Há apenas alguns anos é que ela, finalmente, teve oportunidade de discutir o assunto com a própria mãe, que a veio visitar em Basileia.
Enquanto Bürgin trocava as fraldas da filha, sua mãe observava: “Oh, você vai conservá-la assim ou você vai fazer isso para ela?”
Bürgin respondeu: “Não, jamais,” e respirou fundo: “Bem, mamãe, já que você tocou no assunto gostaria de lhe perguntar: Por que você fez isso conosco? Você se lembra de quanto chorei de dor?”
A mãe de Bürgin respondeu que era uma tradição do Islamismo, ao que Bürgin contestou dizendo que não havia nada no Islã afirmando que as mulheres devessem ter sua genitália mutilada.
“Minha mãe disse “então você não vai fazer?” E eu disse “Não”. E depois disso, não falou mais nada.”
Sua filha tem agora quatro anos e Bürgin está muito consciente de como seus corpos são diferentes.
“Agora eu vejo a diferença entre mim e minha filha. Jamais diria que a minha genitália é bonita ou linda – não, sua aparência é terrível. Mas a de minha filha é do jeito que Deus fez.”

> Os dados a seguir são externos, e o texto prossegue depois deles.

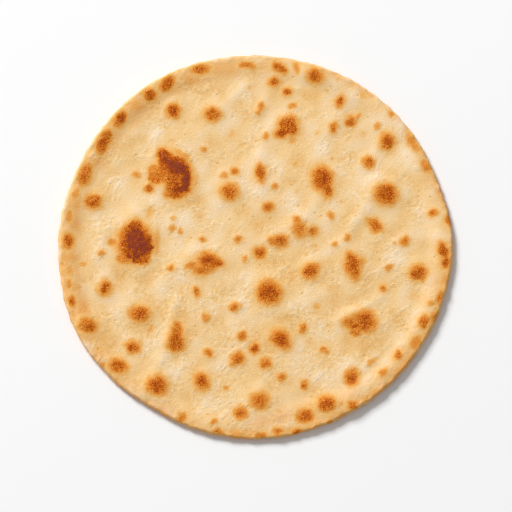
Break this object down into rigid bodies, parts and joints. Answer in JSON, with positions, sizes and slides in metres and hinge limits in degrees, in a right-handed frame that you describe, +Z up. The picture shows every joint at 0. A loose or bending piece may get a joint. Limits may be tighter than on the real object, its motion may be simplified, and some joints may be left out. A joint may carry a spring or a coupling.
{
  "type": "chapati flatbread",
  "caption": "Round unleavened flatbread, thin and slightly uneven, with a raised rolled rim, low blisters and browned griddle spots, lying flat.",
  "frame": {"origin": "under the middle of the bread, on the surface that it lies on", "axes": "+Z up through the bread's thickness; -Y is the near side and +X the right-hand side of the bread as first seen"},
  "size_m": [0.181, 0.1804, 0.0046],
  "materials": {
    "baked_bread": "matte"
  },
  "bodies": {
    "root": {"chapati": "baked_bread"}
  },
  "joints": []
}
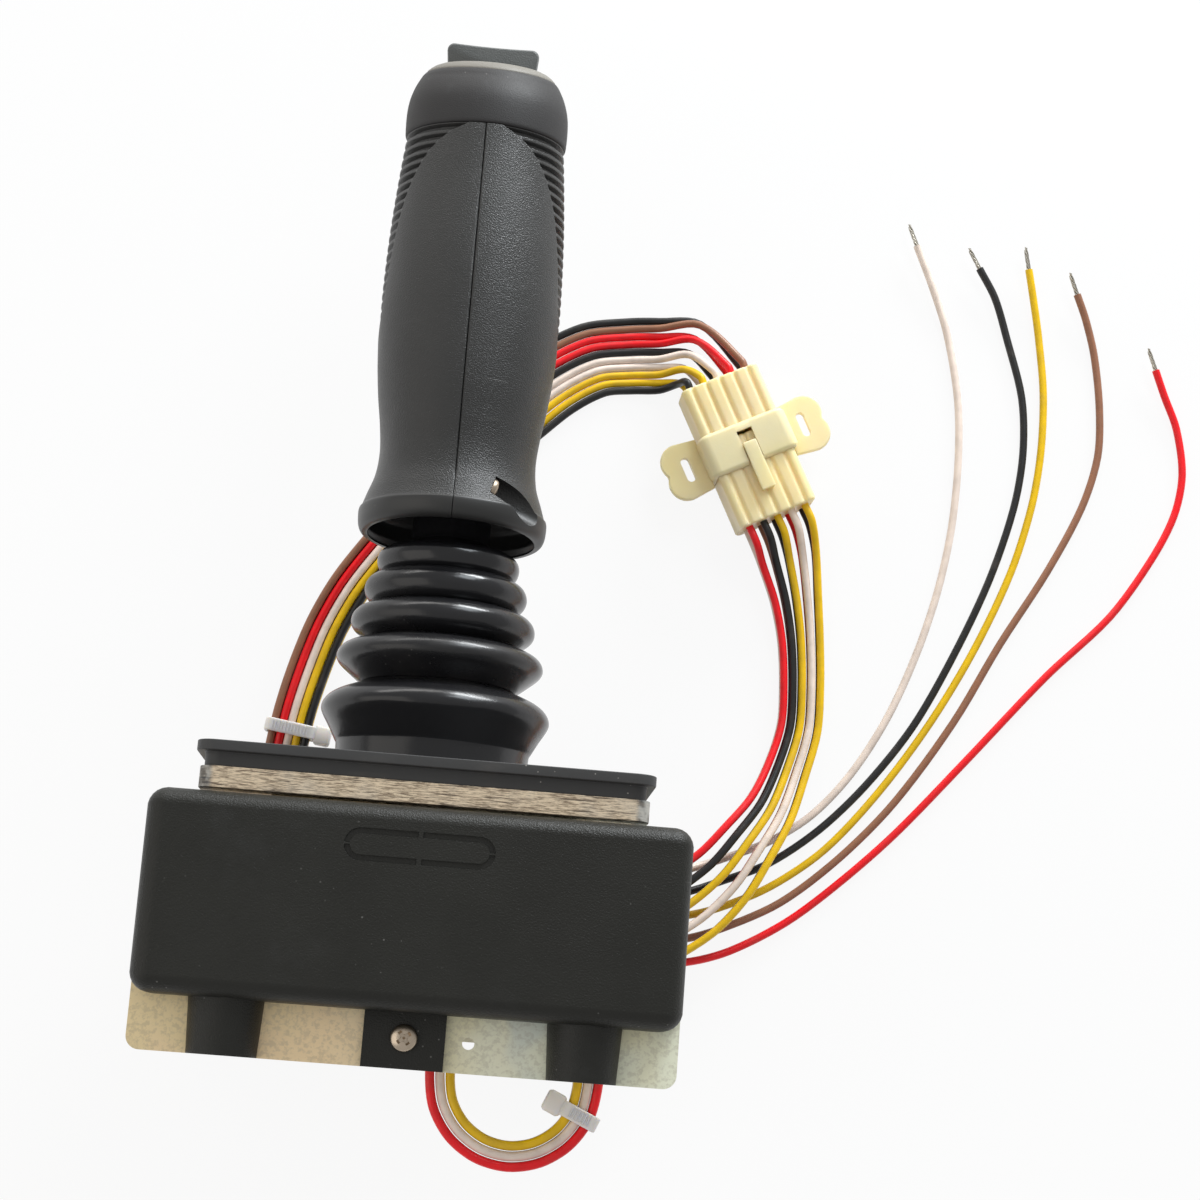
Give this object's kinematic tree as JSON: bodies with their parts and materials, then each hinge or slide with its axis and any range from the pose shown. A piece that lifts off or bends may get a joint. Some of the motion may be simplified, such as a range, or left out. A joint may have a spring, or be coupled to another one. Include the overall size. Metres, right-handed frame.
{
  "type": "industrial joystick",
  "caption": "Two-axis industrial joystick with thumb rocker, grip handle, folded rubber boot, panel plate, open gimbal, covered electronics and a plugged wiring harness.",
  "frame": {"origin": "centre of the panel bolt pattern, on the stem axis at the mounting plate's upper face", "axes": "+Y along the stem from the plate to the rocker, +Z out of the front cover and away from the surface it lies on, +X to the right"},
  "size_m": [0.2611, 0.2776, 0.122],
  "materials": {
    "plate_finish": "grained beige coating, satin",
    "gasket_rubber": "matt black, dusty",
    "boot_rubber": "black, glossy on the folds",
    "passivated_sheet": "yellow passivated zinc",
    "screw_steel": "nickel plated",
    "cover_plastic": "finely textured black",
    "board_laminate": "green solder mask",
    "component_plastic": "moulded black",
    "cast_aluminium": "bead blasted",
    "bush_brass": "turned",
    "machined_steel": "turned and ground",
    "gate_plastic": "moulded",
    "handle_plastic": "fine spark texture",
    "cap_plastic": "smooth satin",
    "bezel_plastic": "satin",
    "rocker_plastic": "satin",
    "nylon": "natural nylon",
    "tie_nylon": "translucent white nylon",
    "tinned_copper": "tinned strands",
    "red_insulation": "extruded",
    "black_insulation": "extruded",
    "yellow_insulation": "extruded",
    "white_insulation": "extruded",
    "brown_insulation": "extruded"
  },
  "bodies": {
    "base": {"mounting_plate": "plate_finish", "panel_gasket": "gasket_rubber", "boot": "boot_rubber", "chassis_bracket": "passivated_sheet", "bracket_screws": "screw_steel", "front_cover": "cover_plastic", "cover_screw": "screw_steel", "circuit_board": "board_laminate", "board_parts": "component_plastic", "board_screws": "screw_steel", "rear_cover": "cover_plastic", "rear_cover_screws": "screw_steel", "side_grommet": "gasket_rubber", "top_grommet": "gasket_rubber", "gimbal_housing": "cast_aluminium", "housing_screws": "screw_steel", "fore_aft_bushes": "bush_brass", "side_bushes": "bush_brass", "gate_plate": "gate_plastic", "gate_screws": "screw_steel", "fore_aft_sensor": "component_plastic", "side_sensor": "component_plastic", "fore_aft_spring": "machined_steel", "side_spring": "machined_steel", "loop_header": "nylon", "connector_receptacle": "nylon", "connector_plug": "nylon", "bundle_tie": "tie_nylon", "loop_tie": "tie_nylon", "bare_ends": "tinned_copper", "upper_red": "red_insulation", "upper_black": "black_insulation", "upper_yellow": "yellow_insulation", "upper_white": "white_insulation", "upper_brown": "brown_insulation", "lower_red": "red_insulation", "lower_black": "black_insulation", "lower_yellow": "yellow_insulation", "lower_white": "white_insulation", "lower_brown": "brown_insulation", "leads": "white_insulation", "loop_wires": "yellow_insulation"},
    "fore_aft_yoke": {"fore_aft_yoke": "machined_steel", "lever_pin": "machined_steel", "fore_aft_magnet": "machined_steel"},
    "side_yoke": {"side_yoke": "machined_steel", "side_magnet": "machined_steel"},
    "stick": {"lever": "machined_steel", "grip_core": "component_plastic", "handle_left": "handle_plastic", "handle_right": "handle_plastic", "skirt_screw": "screw_steel", "switch_cap": "cap_plastic", "bezel": "bezel_plastic", "switch_body": "component_plastic", "rocker_pin": "machined_steel"},
    "rocker": {"rocker": "rocker_plastic"}
  },
  "joints": [
    {"name": "fore_aft_tilt", "type": "hinge", "parent": "base", "child": "fore_aft_yoke", "pos_m": [0, -0.013, 0], "axis": [1, 0, 0], "range_deg": [-15, 15], "stiffness_Nm_per_rad": 7, "deforming": ["fore_aft_spring", "boot"]},
    {"name": "side_tilt", "type": "hinge", "parent": "fore_aft_yoke", "child": "stick", "pos_m": [0, -0.013, 0], "axis": [0, 0, 1], "range_deg": [-15, 15], "stiffness_Nm_per_rad": 7},
    {"name": "side_yoke_turn", "type": "hinge", "parent": "base", "child": "side_yoke", "pos_m": [0, -0.013, 0], "axis": [0, 0, 1], "range_deg": [-15, 15], "deforming": ["side_spring"]},
    {"name": "rocker_tilt", "type": "hinge", "parent": "stick", "child": "rocker", "pos_m": [0, 0.18523, -0.00025], "axis": [0, -0.2079, 0.9781], "range_deg": [-8, 8], "stiffness_Nm_per_rad": 0.2}
  ],
  "couplings": [
    {"joint": "side_yoke_turn", "follows": "side_tilt", "ratio": 1}
  ]
}
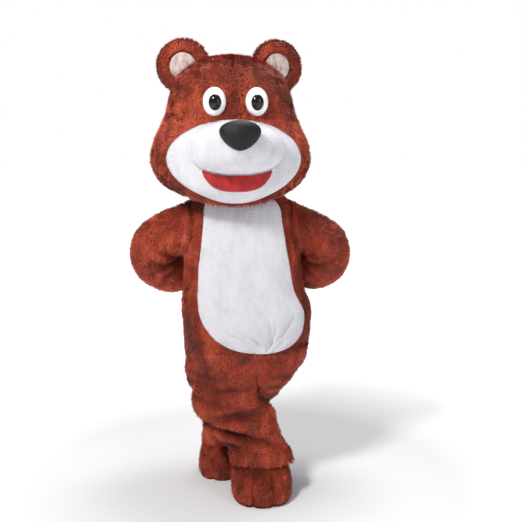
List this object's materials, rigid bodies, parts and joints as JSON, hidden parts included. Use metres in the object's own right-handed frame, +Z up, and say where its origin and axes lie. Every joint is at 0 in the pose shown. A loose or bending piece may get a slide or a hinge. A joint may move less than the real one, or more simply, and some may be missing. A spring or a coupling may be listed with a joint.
{
  "type": "bear mascot costume",
  "caption": "Full plush bear mascot costume, hollow and open inside, held in a hands-behind-hips, crossed-ankle pose, with a lift-off head.",
  "frame": {"origin": "where the wearer's shoulders carry the suit, on the middle line of the costume, 1.24 m above its soles", "axes": "+Z up, +X to the wearer's left, the belly faces -Y"},
  "size_m": [0.9227, 0.7213, 1.852],
  "materials": {
    "brown_fur": "long pile plush, reddish brown",
    "white_plush": "short pile plush, white",
    "pale_plush": "short pile plush, pale pink-grey",
    "black_pad": "satin black",
    "red_felt": "felt, red",
    "eye_white": "gloss white",
    "zip_tape": "woven zip tape, dark brown",
    "zip_metal": "satin metal"
  },
  "bodies": {
    "suit": {"front_left": "brown_fur", "front_right": "brown_fur", "back_left": "brown_fur", "back_right": "brown_fur", "belly": "white_plush", "sleeve_left": "brown_fur", "sleeve_right": "brown_fur", "mitt_left": "brown_fur", "mitt_right": "brown_fur", "leg_left": "brown_fur", "leg_right": "brown_fur", "foot_left": "brown_fur", "foot_right": "brown_fur", "zip_tape": "zip_tape", "zip_slider": "zip_metal"},
    "head": {"hood_left": "brown_fur", "hood_right": "brown_fur", "face_panel": "white_plush", "muzzle": "white_plush", "mouth": "red_felt", "nose": "black_pad", "eye_left": "eye_white", "eye_right": "eye_white", "pupil_left": "black_pad", "pupil_right": "black_pad", "ear_left": "brown_fur", "ear_right": "brown_fur", "inner_ear_left": "pale_plush", "inner_ear_right": "pale_plush"},
    "zip_tab": {"zip_pull": "zip_metal"}
  },
  "joints": [
    {"name": "head_lift", "type": "slide", "parent": "suit", "child": "head", "axis": [0, 0, 1], "range_m": [0, 0.45]},
    {"name": "zip_pull_swing", "type": "hinge", "parent": "suit", "child": "zip_tab", "pos_m": [-0.04114, 0.14237, -0.02874], "axis": [0.9907, 0.0693, 0.117], "range_deg": [0, 150]}
  ]
}
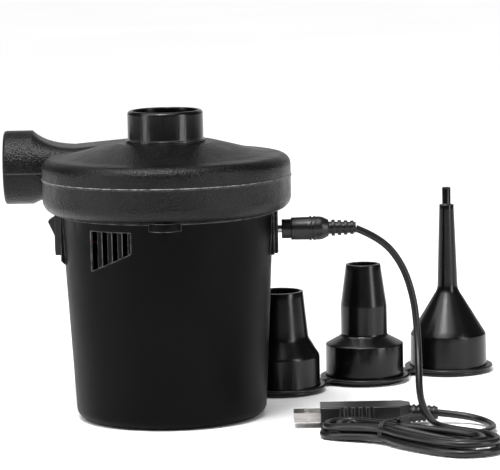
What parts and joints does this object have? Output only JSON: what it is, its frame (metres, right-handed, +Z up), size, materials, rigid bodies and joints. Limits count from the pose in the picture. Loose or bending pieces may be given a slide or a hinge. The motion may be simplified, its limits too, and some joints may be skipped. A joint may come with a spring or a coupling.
{
  "type": "electric air pump",
  "caption": "Rechargeable centrifugal air pump with axial intake, side outlet, rocker switch, plugged-in USB charging cable and tethered slip-on nozzles.",
  "frame": {"origin": "centre of the bucket's flat base", "axes": "+Z up along the rotor's axis and out of the intake port, -X from the axis to the switch and the side outlet's mouth, +X to the charging socket, -Y the front"},
  "size_m": [0.2428, 0.2568, 0.1469],
  "materials": {
    "head_black": "fine-grained matte",
    "bucket_black": "smooth satin",
    "gloss_black": "glossy",
    "strap_black": "glossy, flexible",
    "switch_black": "satin",
    "cable_black": "glossy PVC",
    "tie_black": "matte, wire cored",
    "nickel": "plated",
    "gold": "plated",
    "tongue_white": "matte",
    "motor_steel": "plated",
    "screw_steel": "zinc plated",
    "bushing_bronze": "sintered",
    "magnet_dark": "ferrite",
    "copper": "copper",
    "inner_plastic": "plain moulded",
    "cell_wrap": "shrink wrap",
    "board_green": "solder mask",
    "board_parts": "moulded",
    "wire_red": "PVC",
    "wire_black": "PVC"
  },
  "bodies": {
    "pump": {"lower_volute": "head_black", "upper_cover": "head_black", "base_housing": "bucket_black", "jack_plate": "bucket_black", "intake_spigot": "gloss_black", "switch_frame": "switch_black", "dc_jack_body": "switch_black", "contact_strip_lower": "nickel", "contact_strip_upper": "nickel", "switch_terminals": "gold", "jack_centre_pin": "gold", "motor_can": "motor_steel", "cover_screws": "screw_steel", "motor_screws": "screw_steel", "motor_bushing_lower": "bushing_bronze", "motor_bushing_upper": "bushing_bronze", "motor_magnet_left": "magnet_dark", "motor_magnet_right": "magnet_dark", "motor_brushes": "copper", "motor_end_cap": "inner_plastic", "battery_tray": "inner_plastic", "battery_clamp": "inner_plastic", "board_bracket": "inner_plastic", "battery_cell_1": "cell_wrap", "battery_cell_2": "cell_wrap", "battery_cell_3": "cell_wrap", "control_board": "board_green", "board_parts": "board_parts", "wire_battery": "wire_red", "wire_motor_left": "wire_red", "wire_socket": "wire_red", "wire_switch": "wire_black", "wire_motor_right": "wire_black"},
    "rotor": {"motor_shaft": "motor_steel", "armature_core": "motor_steel", "armature_windings": "copper", "commutator": "copper", "impeller": "inner_plastic", "impeller_collar": "motor_steel"},
    "rocker": {"switch_rocker": "switch_black"},
    "cable": {"dc_plug_barrel": "nickel", "dc_plug_body": "cable_black", "charge_cord_lead": "cable_black", "charge_cord_hank": "cable_black", "charge_cord_tail": "cable_black", "cord_tie": "tie_black", "usb_plug_body": "cable_black", "usb_shell": "nickel", "usb_tongue": "tongue_white", "usb_contacts": "gold"},
    "nozzles_medium": {"nozzle_medium": "gloss_black", "strap_medium": "strap_black"},
    "nozzles_needle": {"nozzle_needle": "gloss_black", "strap_needle": "strap_black"},
    "nozzles_wide": {"nozzle_wide": "gloss_black", "strap_wide": "strap_black"}
  },
  "joints": [
    {"name": "rotor_spin", "type": "hinge", "parent": "pump", "child": "rotor", "pos_m": [0, 0, 0.1], "axis": [0, 0, 1], "continuous": true},
    {"name": "switch_rock", "type": "hinge", "parent": "pump", "child": "rocker", "pos_m": [-0.0515, 0, 0.0889], "axis": [0, 1, 0], "range_deg": [0, 24]},
    {"name": "plug_pull", "type": "slide", "parent": "pump", "child": "cable", "axis": [1, 0, 0], "range_m": [0, 0.014]},
    {"name": "nozzle_set_lift", "type": "slide", "parent": "pump", "child": "nozzles_medium", "axis": [0, 0, 1], "range_m": [0, 0.06]},
    {"name": "strap_bend_needle", "type": "hinge", "parent": "nozzles_medium", "child": "nozzles_needle", "pos_m": [0.11808, 0.09675, 0.0026], "axis": [0.5, -0.866, 0], "range_deg": [0, 26]},
    {"name": "strap_bend_wide", "type": "hinge", "parent": "nozzles_medium", "child": "nozzles_wide", "pos_m": [0.07457, 0.07162, 0.0026], "axis": [-0.5, 0.866, 0], "range_deg": [0, 20]}
  ]
}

A mutilação genital feminina (MGF) inclui todos os procedimentos que envolvem a remoção parcial ou total da genitália externa feminina ou outras lesões dos órgãos genitais femininos por razões que não sejam de caráter médico.
A prática é muito comum nas regiões orientais, ocidentais e nordestinas da África, em alguns países da Ásia e no Oriente Médio – bem como entre migrantes dessas áreas. Os que apoiam a MGF citam como justificativa uma mescla de razões culturais, religiosas e sociais.
Há quatro gêneros principais de MGF:
1 – Clitoridectomia: remoção parcial ou total do clitóris e, em casos raros, apenas o capuz clitoriano.
2 – Excisão: remoção parcial ou total do clitóris e dos pequenos lábios, com a ablação dos grandes lábios.
3 – Infibulação (‘excisao faraônica’): estreitamento da abertura vaginal através da criação de um selo de cobertura. Esse selo é formado pelo corte ou reposicionamento dos lábios interior e exterior, com ou sem a remoção do clitóris.
4 – Outros: todos os outros procedimentos prejudiciais à genitália feminina por razões não médicas, como por exemplo, punção, piercing, incisão, raspagem e cauterização da área genital.
Complicações imediatas podem incluir dores violentas, choque, hemorragia, infecções, retenção urinária, feridas e lesões do entorno do tecido vaginal.
Consequências a longo prazo podem incluir infecções recorrentes da bexiga e do canal urinário, cistos, dor durante relação sexual, infertilidade e aumento do risco de complicações no parto e morte de recém-nascidos.